Former Barbados Prime Minister Owen Arthur recently lamented CARICOM's failure to fulfil its obligation to enable the free movement of labour between states, and was moved to observe that "the main 'labour' movement in CARICOM in the past decade have been non-CARICOM nationals who have benefited disproportionately from the employment opportunities which our region has generated".
Little, if any, incremental investment capital from the region has resulted from CARICOM. The investments that have come have amounted to no more than a transfer of ownership of existing economic capacity: Jamaican businesses being taken over by non-Jamaican owners. Additionally, they came mainly during the fire sale of Jamaican enterprises conducted by FINSAC and its affiliates and represent a net loss of value. CARICOM investors gained not only from the bargain basement prices of the assets they acquired but by the captive Jamaican market that came with them.

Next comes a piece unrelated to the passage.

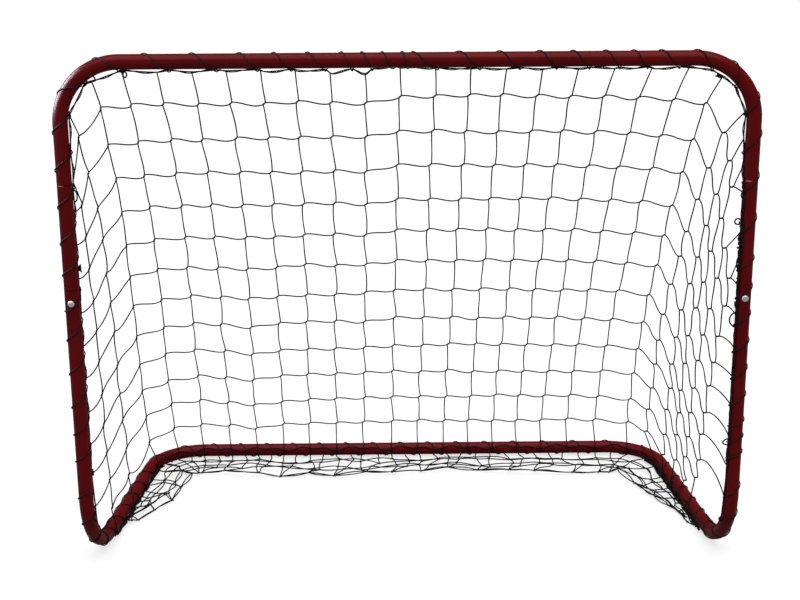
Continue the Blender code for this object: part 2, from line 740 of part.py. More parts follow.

Economically, Jamaica's relationship with CARICOM has been a bane, not the boon we were promised. Why then does our engagement with the common market continue unchanged? Is it our long-held infatuation with the idea of regionalism? Is our love for CARICOM so unconditional that we are prepared to sacrifice the well-being of the Jamaican poor who need support from Government's Budget to survive?
It might be poetic justice that it has now come back to the very persons who led Government into this one-way, wrong-way relationship with CARICOM to correct the problem. But it is not clear that Jamaicans can be comforted by that. The question will always be, can the Government get over its love affair with CARICOM and recognise that we are in an abusive relationship?

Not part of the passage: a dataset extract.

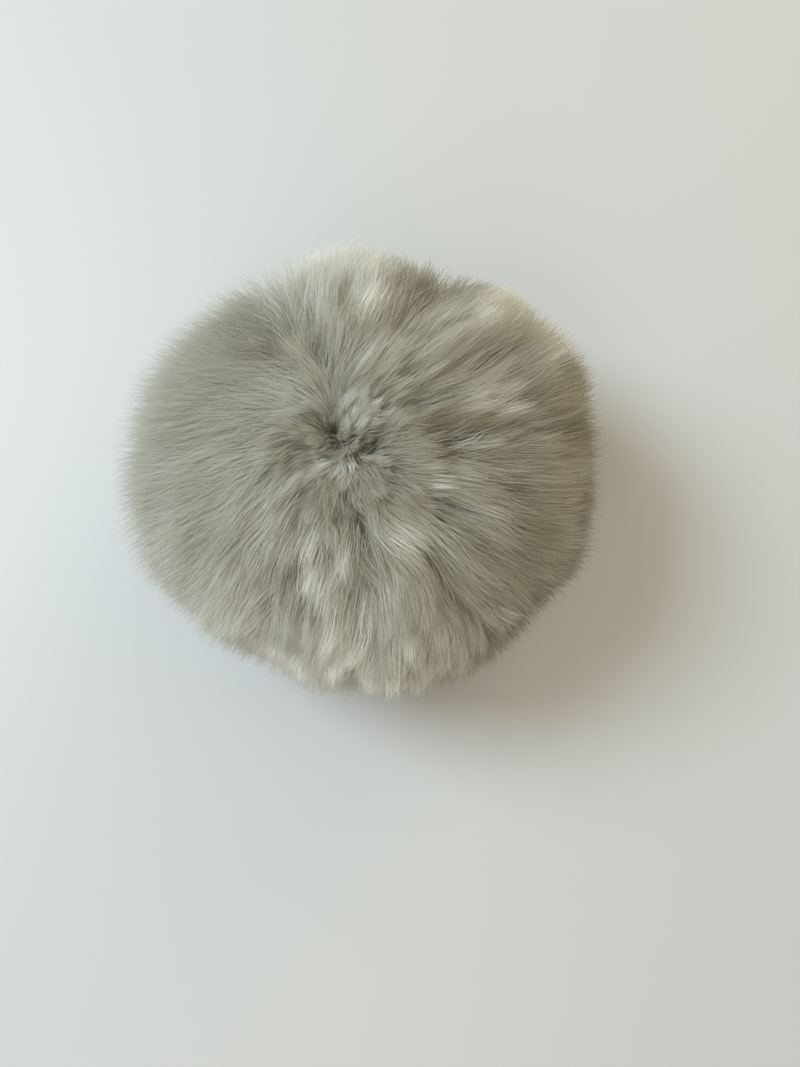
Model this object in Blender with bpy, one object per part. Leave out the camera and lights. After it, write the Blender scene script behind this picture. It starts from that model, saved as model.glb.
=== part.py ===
"""A fluffy fur pom pom, lying on its underside.

The ball is one closed solid that reaches as far as its hair does. It starts as a UV sphere whose
pole stands at the whorl, the gathered point that the hair bursts from. Each point of the sphere
is then set at the distance that the hair reaches in its direction: the ball's swollen body, the
dimple at the whorl, the partings between the locks, and the lobes that the locks make at the rim.
The ball is then stretched to its overall size and cut flat at z = 0, where it lies.

The point (0, 0, 0) is the middle of the box's underside. Units are metres, and +Z is up.

A bearing is an angle round the whorl, in degrees, from +X towards +Y. A polar angle is the angle
away from the whorl, as seen from the middle of the ball.
"""

import math

import bmesh
import bpy
from mathutils import Vector

COLLECTION_NAME = "pom_pom"

# Overall size of the ball, over the ends of its hair.
WIDTH = 0.0850
DEPTH = 0.0805
HEIGHT = 0.0590

# The body is a ball with slightly full shoulders, cut off where it lies on its underside.
FULLNESS = 2.25
BELLY_SHARE = 0.465  # height of the widest level, as a share of HEIGHT
SUNK_SHARE = 0.035  # how much of the round underside the flat spot takes off, by HEIGHT

# The whorl stands a little off the top of the ball.
WHORL_LEAN_X = -0.050
WHORL_LEAN_Y = -0.125

# The dimple at the whorl.
DIMPLE_DEPTH = 0.0036
DIMPLE_WIDTH_DEG = 13.0

# Rings and meridians of the sphere that the ball starts from.
MERIDIANS = 80
RINGS = 36

# Partings: furrows that run away from the whorl, where the hair falls to either side.
# bearing_deg, half_width_mm, depth_mm, from_polar_deg, to_polar_deg
PARTINGS = (
    (109.0, 6.0, 3.0, 16.0, 56.0),
    (65.0, 9.0, 3.0, 46.0, 62.0),
    (35.0, 5.0, 1.5, 24.0, 58.0),
    (5.0, 4.5, 1.4, 30.0, 66.0),
    (-33.0, 5.0, 1.6, 22.0, 62.0),
    (-54.0, 5.5, 2.0, 46.0, 64.0),
    (-84.0, 4.5, 1.4, 20.0, 52.0),
    (-116.0, 4.5, 1.2, 26.0, 70.0),
    (-138.0, 6.5, 1.2, 60.0, 84.0),
    (-166.0, 5.0, 1.4, 18.0, 54.0),
)
PARTING_END_DEG = 14.0  # how far a furrow takes to run out at either end
MEAN_RADIUS_MM = 38.0

# Lobes: where the hair reaches further than the round body, or less far, at the rim.
# bearing_deg, half_width_deg, rise_mm, polar_deg, half_height_deg
LOBES = (
    (92.0, 26.0, 1.2, 74.0, 46.0),
    (73.0, 18.0, -2.2, 84.0, 40.0),
    (21.0, 38.0, 1.6, 78.0, 44.0),
    (-24.0, 32.0, 1.0, 84.0, 44.0),
    (-41.0, 22.0, -1.4, 84.0, 44.0),
    (-64.0, 22.0, 1.4, 84.0, 40.0),
    (-84.0, 48.0, 2.0, 84.0, 48.0),
    (-158.0, 44.0, 1.0, 84.0, 48.0),
    (130.0, 44.0, -2.2, 80.0, 60.0),
    (172.0, 30.0, 1.2, 84.0, 44.0),
    (-120.0, 22.0, -1.4, 84.0, 44.0),
)

# Locks: small waves round the whorl, which fade out at the whorl and underneath.
# waves_round, height_mm, twist_turns: how far the wave turns from the whorl to the far side
LOCKS = (
    (9, 0.18, 0.10),
    (14, 0.20, -0.12),
    (19, 0.18, 0.06),
)
LOCKS_FROM_DEG = 30.0
LOCKS_TO_DEG = 120.0
LOCKS_END_DEG = 24.0

FUR_COLOUR = (0.42, 0.41, 0.34, 1.0)
FUR_ROUGHNESS = 0.9

MM = 0.001
SMALLEST_EDGE = 0.00005


def clear_scene():
    """Remove what the file holds, so that the script can be run again."""
    for item in list(bpy.data.objects):
        bpy.data.objects.remove(item)


def fur_material():
    """A plain matt material in the fur's greige."""
    material = bpy.data.materials.new("fur_greige")
    material.use_nodes = True
    shader = material.node_tree.nodes["Principled BSDF"]
    shader.inputs["Base Color"].default_value = FUR_COLOUR
    shader.inputs["Roughness"].default_value = FUR_ROUGHNESS
    shader.inputs["Metallic"].default_value = 0.0
    material.diffuse_color = FUR_COLOUR
    return material


def bump(offset, half_width):
    """A smooth hump: 1 in the middle, and 0 from half_width outwards."""
    share = min(abs(offset) / half_width, 1.0)
    return 0.5 + 0.5 * math.cos(math.pi * share)


def fade(value, start, end, margin):
    """1 between start and end, falling smoothly to 0 over margin outside them."""
    outside = max(start - value, value - end, 0.0)
    return bump(outside, margin)


def turn_between(bearing, other):
    """The angle in degrees from one bearing to another, from -180 to 180."""
    return (bearing - other + 180.0) % 360.0 - 180.0


def body_reach(direction):
    """How far the round body reaches from the middle of the ball."""
    belly = BELLY_SHARE * HEIGHT
    below = belly + SUNK_SHARE * HEIGHT
    upright = HEIGHT - belly if direction.z > 0.0 else below
    total = abs(direction.x / (0.5 * WIDTH)) ** FULLNESS
    total += abs(direction.y / (0.5 * DEPTH)) ** FULLNESS
    total += abs(direction.z / upright) ** FULLNESS
    return total ** (-1.0 / FULLNESS)


def dimple(polar):
    """How far the whorl is drawn in."""
    return DIMPLE_DEPTH * math.exp(-((polar / DIMPLE_WIDTH_DEG) ** 2))


def partings(bearing, polar):
    """How far the furrows cut in here."""
    cut = 0.0
    round_whorl = MEAN_RADIUS_MM * math.sin(math.radians(polar))
    for at, half_width_mm, depth_mm, start, end in PARTINGS:
        across_mm = math.radians(turn_between(bearing, at)) * round_whorl
        across = bump(across_mm, half_width_mm)
        cut += depth_mm * MM * across * fade(polar, start, end, PARTING_END_DEG)
    return cut


def lobes(bearing, polar):
    """How far the rim's lobes stand out here."""
    rise = 0.0
    for at, half_width, rise_mm, level, half_height in LOBES:
        across = bump(turn_between(bearing, at), half_width)
        rise += rise_mm * MM * across * bump(polar - level, half_height)
    return rise


def locks(bearing, polar):
    """The small waves of the locks here."""
    height = 0.0
    strength = fade(polar, LOCKS_FROM_DEG, LOCKS_TO_DEG, LOCKS_END_DEG)
    for waves, height_mm, twist_turns in LOCKS:
        phase = math.radians(bearing) * waves + 2.0 * math.pi * twist_turns * waves * polar / 180.0
        height += height_mm * MM * math.sin(phase)
    return strength * height


def reach(direction, bearing, polar):
    """How far the hair reaches from the middle of the ball in this direction."""
    distance = body_reach(direction)
    distance -= dimple(polar)
    distance -= partings(bearing, polar)
    distance += lobes(bearing, polar)
    distance += locks(bearing, polar)
    return distance


def fit_to_size(mesh):
    """Stretch the ball to its overall size, with z = 0 at the level that it lies on."""
    floor = -BELLY_SHARE * HEIGHT
    spans = []
    for axis, size in ((0, WIDTH), (1, DEPTH)):
        places = [vertex.co[axis] for vertex in mesh.verts]
        spans.append((min(places), size / (max(places) - min(places)), 0.5 * size))
    tall = HEIGHT / (max(vertex.co.z for vertex in mesh.verts) - floor)
    for vertex in mesh.verts:
        for axis, (lowest, stretch, half) in enumerate(spans):
            vertex.co[axis] = (vertex.co[axis] - lowest) * stretch - half
        vertex.co.z = (vertex.co.z - floor) * tall


def press_flat(mesh):
    """Cut the ball off at z = 0, where it lies on its underside, and close it with one flat face."""
    everything = mesh.verts[:] + mesh.edges[:] + mesh.faces[:]
    bmesh.ops.bisect_plane(
        mesh, geom=everything, plane_co=(0.0, 0.0, 0.0), plane_no=(0.0, 0.0, -1.0), clear_outer=True
    )
    bmesh.ops.remove_doubles(mesh, verts=mesh.verts[:], dist=SMALLEST_EDGE)
    rim = [edge for edge in mesh.edges if edge.is_boundary]
    spot = bmesh.ops.holes_fill(mesh, edges=rim, sides=0)["faces"]
    bmesh.ops.recalc_face_normals(mesh, faces=mesh.faces[:])
    for edge in rim:
        edge.smooth = False
    for face in spot:
        face.smooth = False


def pom_pom():
    """The fur ball: a sphere with its pole at the whorl, drawn out to the reach of its hair."""
    mesh = bmesh.new()
    bmesh.ops.create_uvsphere(mesh, u_segments=MERIDIANS, v_segments=RINGS, radius=1.0)
    whorl = Vector((WHORL_LEAN_X, WHORL_LEAN_Y, 1.0)).normalized()
    upright_to_whorl = Vector((0.0, 0.0, 1.0)).rotation_difference(whorl)
    for vertex in mesh.verts:
        bearing = math.degrees(math.atan2(vertex.co.y, vertex.co.x))
        polar = math.degrees(vertex.co.angle(Vector((0.0, 0.0, 1.0))))
        direction = upright_to_whorl @ vertex.co.normalized()
        vertex.co = direction * reach(direction, bearing, polar)
    fit_to_size(mesh)
    press_flat(mesh)
    data = bpy.data.meshes.new("pom_pom")
    mesh.to_mesh(data)
    mesh.free()
    data.shade_smooth()
    data.materials.append(fur_material())
    return bpy.data.objects.new("pom_pom", data)


def main():
    clear_scene()
    collection = bpy.data.collections.new(COLLECTION_NAME)
    bpy.context.scene.collection.children.link(collection)
    collection.objects.link(pom_pom())


main()
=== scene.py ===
"""The looks of the fur pom pom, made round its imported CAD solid.

The solid gives the ball's reach: how far the hair comes from the ball's middle in each direction.
Hair is then grown as thin tapered blades. Each blade starts inside the ball, follows the lie of
the fur away from the whorl, and ends near the reach. Hairs gather into wisps, and wisps into
locks, so that the fur parts and shades as real fur does.

A bearing is an angle round the whorl, in degrees, from +X towards +Y. A polar angle is the angle
away from the whorl, as seen from the middle of the ball. Units are metres unless a name says mm.
A share is a part of a whole: of the reach, of a hair's length, or of what a kind of hair has.
"""

import math

import bpy
import numpy as np
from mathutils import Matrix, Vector
from mathutils.bvhtree import BVHTree


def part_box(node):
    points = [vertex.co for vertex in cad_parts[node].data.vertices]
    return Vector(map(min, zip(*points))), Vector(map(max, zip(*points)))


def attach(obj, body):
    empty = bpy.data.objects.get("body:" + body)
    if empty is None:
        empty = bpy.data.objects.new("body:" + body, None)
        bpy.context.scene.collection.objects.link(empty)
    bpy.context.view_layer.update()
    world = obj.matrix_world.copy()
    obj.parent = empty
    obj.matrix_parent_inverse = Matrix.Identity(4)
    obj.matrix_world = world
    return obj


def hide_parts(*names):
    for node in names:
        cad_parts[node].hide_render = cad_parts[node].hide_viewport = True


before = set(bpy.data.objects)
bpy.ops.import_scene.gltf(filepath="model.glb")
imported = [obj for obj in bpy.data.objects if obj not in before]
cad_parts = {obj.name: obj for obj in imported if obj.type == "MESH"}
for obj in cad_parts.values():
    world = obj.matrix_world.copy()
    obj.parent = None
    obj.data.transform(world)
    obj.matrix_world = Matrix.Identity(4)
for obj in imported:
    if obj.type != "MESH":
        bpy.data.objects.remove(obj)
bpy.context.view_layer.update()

NODE = "pom_pom"
MM = 0.001
TINY = 1e-9

# The ball, from the frame.
LOW, HIGH = (np.array(corner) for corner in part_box(NODE))
SIZE = HIGH - LOW
BELLY_SHARE = 0.465  # height of the widest level, as a share of the ball's height
MIDDLE = np.array((0.5 * (LOW[0] + HIGH[0]), 0.5 * (LOW[1] + HIGH[1]), LOW[2] + BELLY_SHARE * SIZE[2]))
RADIUS = 0.25 * (SIZE[0] + SIZE[1])
FLOOR = LOW[2]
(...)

Perhaps we can draw some encouragement from the portfolio changes involving Drs Peter Phillips and Omar Davies. Dr Phillips' track record would suggest that he might be sufficiently pragmatic, decisive and resolute to take on the CARICOM worshippers within his own Government and party and advance, instead, the critical goal of restoring the health of Jamaica's fiscal and economic condition.
Macroeconomic uncompetitiveness
Our leaders must make it clear to their CARICOM counterparts that our membership in the regional movement cannot continue to be at the expense of our economy and our people's well-being. Jamaica does not have to leave CARICOM. But the region must be made to understand that if our presence in the Community is to be valued, so must our fiscal and economic health.
We cannot wait for the Government to undo the errors that created the macroeconomic uncompetitiveness that now hobbles our producers' ability to compete in the region. During the many years it will take for that to be accomplished, the cost of CARICOM to our economy must be relieved. A temporary suspension of the duty-free status of some CARICOM imports, like petroleum products, is a possible solution. This will not only benefit Government's Budget but will conserve on the foreign exchange we use for imports. If new duty levels are tactically set, the competition from extraregional sources could ensure there will be little inflationary result.
When in the 1980s Trinidad was concerned about its relatively minor trade imbalance with CARICOM, it did not hesitate to unilaterally impose an import-restricting licensing regime on CARICOM imports.
But will the same old brigade that created the CARICOM trade wreck we now have be prepared to take a path so radically different from that to which they have been wedded for so long, and which brought our trade with the region to such a disastrous pass?